Candidato al premio Oscar come miglior film straniero, Belfast può essere definito, senza timor d’errore, il miglior film di Kenneth Branagh, uno degli attori e registi britannici più talentuosi al mondo.
Il film, in parte autobiografico, ci catapulta indietro nel tempo, più precisamente nell’agosto del 1969. Il protagonista della storia è il giovane Buddy (interpretato da un magnifico Jude Hill, alter ego del regista). Buddy conduce una vita tranquilla, del tutto simile a quella dei suoi coetanei di allora: ha una famiglia molto unita a cui è molto legato e una cotta per una sua compagna di classe. Il ragazzino, però, vive in un quartiere in parte protestante e in parte cattolico ( la sua famiglia è protestante) e non mancano i conflitti quotidiani, che si fanno sempre più violenti, tanto da spingere il padre di Buddy (un meraviglioso Jamie Dornan) a voler lasciare il Paese.

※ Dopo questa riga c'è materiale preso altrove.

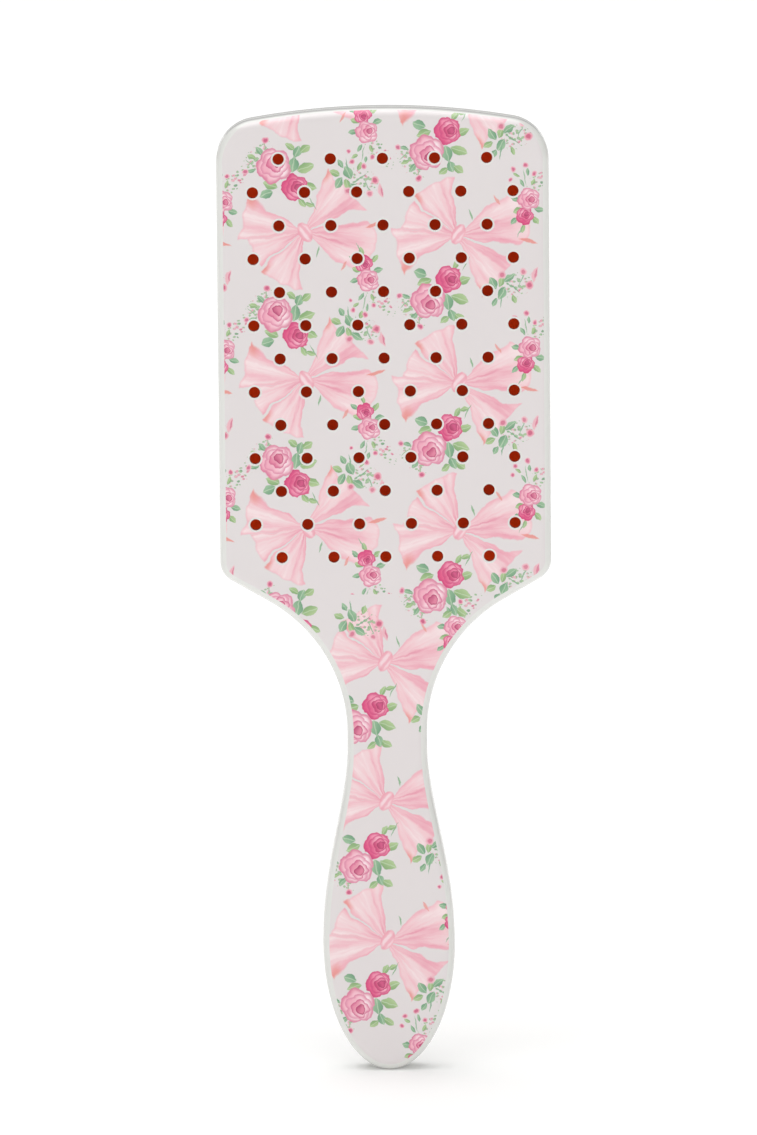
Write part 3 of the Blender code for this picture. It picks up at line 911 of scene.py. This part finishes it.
def spray(sheet, colour, p, x, y, turn, half_length, half_width):
    """A mist of tiny leaves and petals, thinning out towards its edge."""
    q = sheet.place(p, x, y, turn, half_length, half_width)
    speck = sheet.node("ShaderNodeTexVoronoi", voronoi_dimensions="2D")
    sheet.feed(speck.inputs["Vector"], sheet.moved(p, (1.0, 1.45, 1.0), "MULTIPLY"))
    speck.inputs["Scale"].default_value = 0.72
    size = sheet.fit(sheet.length(q), 1.0, 0.25, 0.0, 0.42)
    seen = sheet.fit(sheet.sub(size, speck.outputs["Distance"]), 0.0, 0.10, 0.0, 0.9)
    kind = sheet.noise(p, 0.62, 0.0)
    fill = sheet.ramp(kind, [(0.25, "6c9c72"), (0.42, "9fc08e"), (0.54, "84ad86"),
                             (0.60, "e6aab8"), (0.75, "d2708d")], smooth=False)
    return sheet.mix(seen, colour, fill)


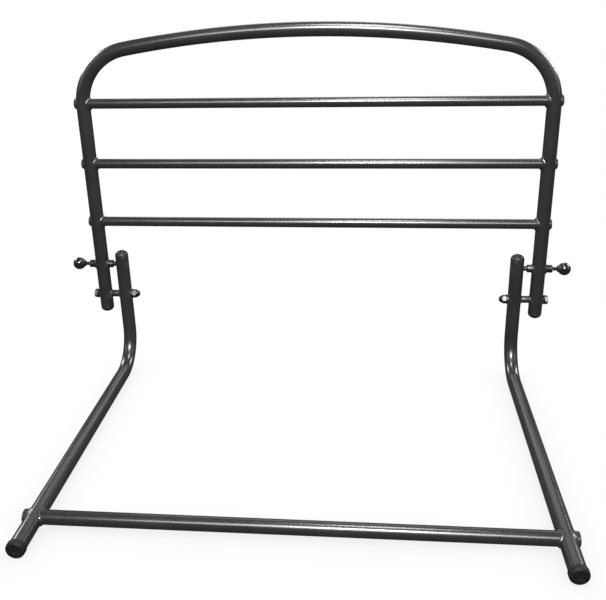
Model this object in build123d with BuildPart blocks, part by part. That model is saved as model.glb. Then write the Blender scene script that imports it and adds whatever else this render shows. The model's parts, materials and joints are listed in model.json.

Un Paese dal fascino intramontabile, reso ancor più irresistibile da una scenografia a forte stampo teatrale (d’altronde, l’amore imperituro di Branagh per il teatro lo conoscono tutti bene) che ne esalta i pittoreschi vicoli e casupole con una delicatezza fotografica alla Henri Cartier Bresson. Nel film si fondono perfettamente la nostalgia dei ricordi di un bambino con la violenza della realtà socio-politica dell’epoca.
Splendida anche l’interpretazione degli attori, primo fra tutti la giovane rivelazione Jude Hill. Judy Dench e Ciaràn Hinds brillano nel ruolo dei nonni, così come Jamie Dornan e Catriona Balfe stupiscono con il loro carisma magnetico. Un film imperdibile e profondamente formativo, adatto a tutta la famiglia.